À partir de la deuxième moitié du XVIe siècle, l’illustre famille morisque Granada Venegas s’est lancée dans un projet de grande ampleur. Celui-ci avait pour but de créer de faux documents – comme le Tratado del origen de los reyes de Granada attribué à Fernando de Pulgar – ou bien de détourner des témoignages authentiques afin de rendre hommage aux ancêtres musulmans et grenadins de la famille, le lignage Alnayar. L’ambition de la communication est d’analyser quelques-unes des pièces produites, en les situant dans leur contexte d’élaboration.
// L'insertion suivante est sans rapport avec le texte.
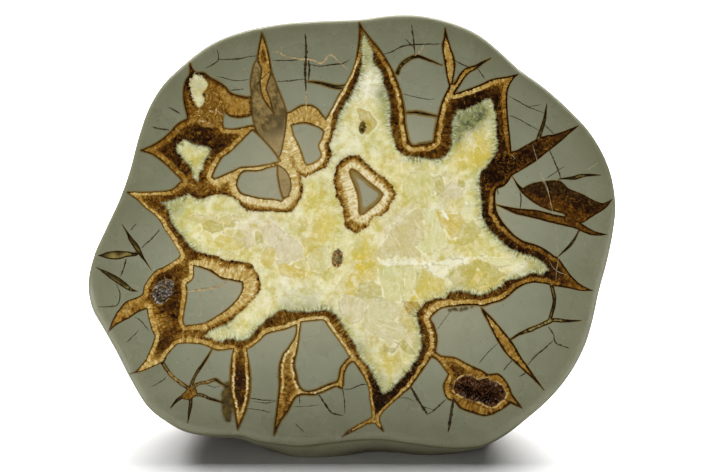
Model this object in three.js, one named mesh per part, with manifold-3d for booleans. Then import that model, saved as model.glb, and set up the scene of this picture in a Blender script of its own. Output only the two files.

17h45-18h30 Cécile Vincent-Cassy (Université Paris 13, Pléiade) En quête de preuves visuelles. La fuerza de la sangre et la littérature hagiographique de son temps

La littérature hagiographique, au sens large (les textes qui portent sur les saints, pas seulement les récits de légendiers), a été au XVIIe siècle un terrain absolument central pour les humanistes post-tridentins pour se questionner sur la construction de la vérité de l’histoire, sur les voies de sa restitution, sur la façon d’établir les preuves, sur les traces de l’histoire sainte que l’on pouvait exhumer en Espagne, et sa continuité jusqu’à leur époque. Des spécialistes comme Fabien Montcher ou Patricia Marín Cepeda ont établi l’inscription de l’œuvre de Cervantès (1547-1616) dans la production de cette république des lettres à laquelle appartinrent des figures aussi diverses qu’Esteban de Garibay (1533-1600), Jerónimo Román de la Higuera (1538-1611) ou Francisco de Pisa (1534-1616), auteur d’une chorographie de Tolède. En tenant compte de leurs apports, nous souhaitons examiner l’écho que l’on trouve des questionnements sur la preuve par l’image et ses interprétations dans la nouvelle La fuerza de la sangre, publiée dans le recueil des Novelas ejemplares en 1613. L’héroïne, baptisée Leocadia par le narrateur, porte le nom de la sainte patronne de Tolède dont Francisco de Pisa était en train de rédiger l’hagiographie quand Cervantès écrivait sa nouvelle. Sainte Léocadie a pour attribut principal un crucifix. L’héroïne de la nouvelle utilise elle aussi un crucifix : comme preuve du viol dont elle a été victime.